The Funny Side of Wuxia
Jin Yong's reputation rests on epic scope and emotional depth. But spend enough time in his novels and you realize the man was funny. Not occasionally funny. Consistently, deliberately, structurally funny.
His comedy is not separate from his drama. It is woven into the same scenes, often using the same characters. A moment of genuine humor can precede a moment of genuine tragedy by a single paragraph, and the contrast makes both more powerful.
Zhou Botong: The Eternal Child
Zhou Botong, the Old Urchin, is Jin Yong's purest comic creation. He is one of the most powerful martial artists alive, and he has the emotional maturity of a ten-year-old.
He invents martial arts techniques because he is bored. He challenges people to fights because he wants to play. He once spent fifteen years trapped on an island and used the time to develop a technique for fighting himself with both hands simultaneously — not because it was useful, but because it was entertaining.
Zhou Botong is funny because his behavior is completely inappropriate for his power level. A child who acts like this is normal. A martial arts grandmaster who acts like this is absurd. And the absurdity is the point — Zhou Botong has achieved a kind of freedom that more serious characters cannot, precisely because he refuses to take anything seriously.
Wei Xiaobao: Comedy as Survival
Wei Xiaobao in The Deer and the Cauldron is funny in a completely different way. His humor is defensive — he jokes, lies, and performs because his life depends on it. Every conversation is a performance. Every relationship is a negotiation.
The comedy in Wei Xiaobao's story comes from the gap between what he says and what he means, between how he presents himself and who he actually is. He tells the emperor he is loyal while secretly working for the rebels. He tells the rebels he is committed while secretly working for the emperor. He tells his seven wives he loves each of them best.
The reader laughs because the deceptions are audacious. But the laughter has an edge, because we know that if any of his lies are discovered, he dies.
Situational Comedy
Jin Yong excels at situational comedy — putting characters in circumstances that are inherently absurd:
Guo Jing, the most honest man in the martial world, being forced to lie. Duan Yu, who refuses to fight, accidentally defeating opponents with martial arts he does not know he has. Xu Zhu, a devout Buddhist monk, being forced to break every monastic vow in sequence.

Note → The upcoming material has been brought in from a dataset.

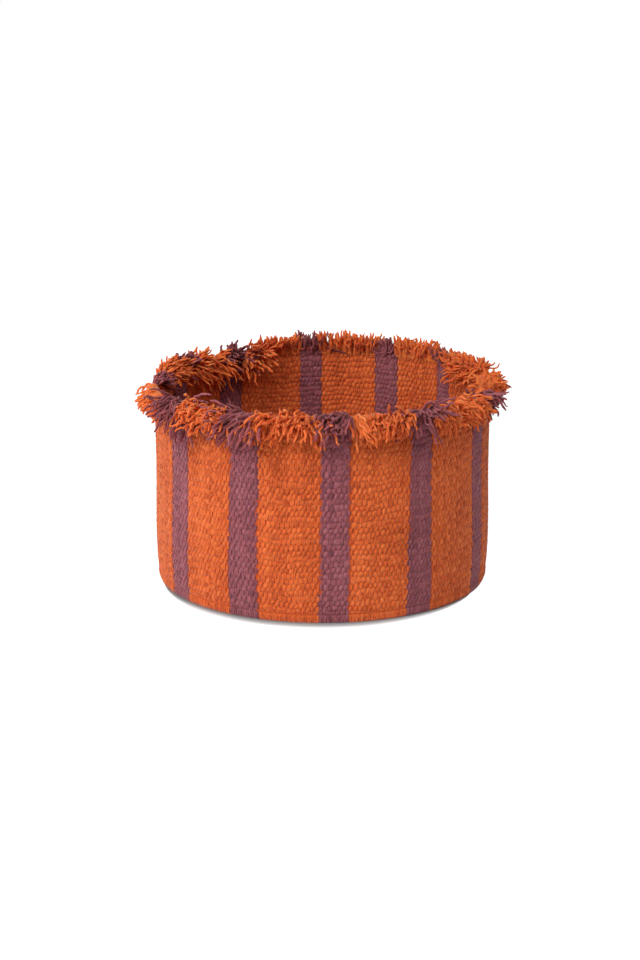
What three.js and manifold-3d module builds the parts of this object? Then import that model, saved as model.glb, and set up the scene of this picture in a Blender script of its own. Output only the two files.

These situations are funny because they violate the characters' core identities. The humor comes from watching principled people deal with circumstances that make their principles impossible to maintain.
Why the Comedy Matters
Jin Yong's humor serves a structural purpose: it makes the serious moments more serious. A novel that is relentlessly dramatic becomes numbing. A novel that alternates between comedy and tragedy keeps the reader emotionally engaged because they never know what is coming next.
The comedy also humanizes the characters. A hero who never laughs is a symbol. A hero who laughs, makes jokes, and occasionally looks ridiculous is a person.